For us, innovation is less about buzzwords and more about practical improvement.
That includes:
- Using technology to improve data and decision-making
- Streamlining operations
- Integrating lessons learned quickly into program delivery
What role does company culture play in your success, and how do you build and maintain it?
Culture is critical.
We emphasize:
- Accountability
- Professionalism
- Support for people working in demanding environments
Even as a small firm, setting that tone early matters.
Where do you envision your company in the next 5-10 years? What are your boldest long-term goals?
We aim to grow into a trusted mission support partner for U.S. Government agencies and primes, particularly in complex operating environments.
Longer term, that means:
- Expanding capabilities
- Securing prime contracts
- Building a reputation for reliable execution
How has your leadership style evolved throughout your career, and what influences it?
Early in my career, I was more focused on direct problem-solving.
Over time, I’ve shifted toward:
- Creating structure
- Enabling teams
- Making decisions that allow others to operate effectively
Leadership becomes less about doing and more about creating the conditions for performance.
What emerging technologies or market shifts are you most excited about for your company?
I’m particularly interested in how:
- AI and data systems can improve decision-making
- Technology can support real-time monitoring and adaptive management
The key is applying these tools in a way that actually improves outcomes, not just adding complexity.
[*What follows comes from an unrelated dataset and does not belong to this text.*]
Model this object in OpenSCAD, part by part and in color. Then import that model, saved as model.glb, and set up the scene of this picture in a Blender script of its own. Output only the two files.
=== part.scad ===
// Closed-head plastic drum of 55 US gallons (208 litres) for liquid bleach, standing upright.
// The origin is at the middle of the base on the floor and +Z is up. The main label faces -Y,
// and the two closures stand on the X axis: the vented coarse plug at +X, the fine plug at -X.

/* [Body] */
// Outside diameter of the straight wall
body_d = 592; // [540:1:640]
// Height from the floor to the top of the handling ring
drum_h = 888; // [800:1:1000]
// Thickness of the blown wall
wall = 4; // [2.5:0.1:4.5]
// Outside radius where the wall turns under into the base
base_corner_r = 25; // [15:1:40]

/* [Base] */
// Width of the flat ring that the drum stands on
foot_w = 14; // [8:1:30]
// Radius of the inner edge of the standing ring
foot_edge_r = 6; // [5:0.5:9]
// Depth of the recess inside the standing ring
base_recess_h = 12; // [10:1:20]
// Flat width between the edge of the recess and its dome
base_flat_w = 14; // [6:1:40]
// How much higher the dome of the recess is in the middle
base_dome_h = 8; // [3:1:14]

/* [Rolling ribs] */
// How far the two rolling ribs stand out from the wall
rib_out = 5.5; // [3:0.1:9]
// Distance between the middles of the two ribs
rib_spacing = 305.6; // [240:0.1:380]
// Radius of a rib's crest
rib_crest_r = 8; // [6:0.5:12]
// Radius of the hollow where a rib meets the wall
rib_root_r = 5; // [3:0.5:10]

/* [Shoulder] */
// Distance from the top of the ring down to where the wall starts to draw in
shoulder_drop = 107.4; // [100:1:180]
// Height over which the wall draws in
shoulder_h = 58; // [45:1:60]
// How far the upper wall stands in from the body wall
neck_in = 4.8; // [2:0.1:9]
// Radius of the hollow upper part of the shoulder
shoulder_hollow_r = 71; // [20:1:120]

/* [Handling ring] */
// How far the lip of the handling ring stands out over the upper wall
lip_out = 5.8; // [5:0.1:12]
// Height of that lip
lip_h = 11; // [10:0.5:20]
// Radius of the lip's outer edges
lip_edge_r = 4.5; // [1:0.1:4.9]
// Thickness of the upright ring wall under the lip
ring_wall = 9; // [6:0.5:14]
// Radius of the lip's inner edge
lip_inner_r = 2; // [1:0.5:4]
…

What advice would you give to aspiring leaders? Can you share one lesson from your journey that resonates with the business community?
Focus on execution and trust.
You can have strong ideas, but your reputation will be built on whether you deliver and how you treat people along the way.
One lesson that has stayed with me is: You don’t need to have all the answers—but you do need to create an environment where the best answers can emerge.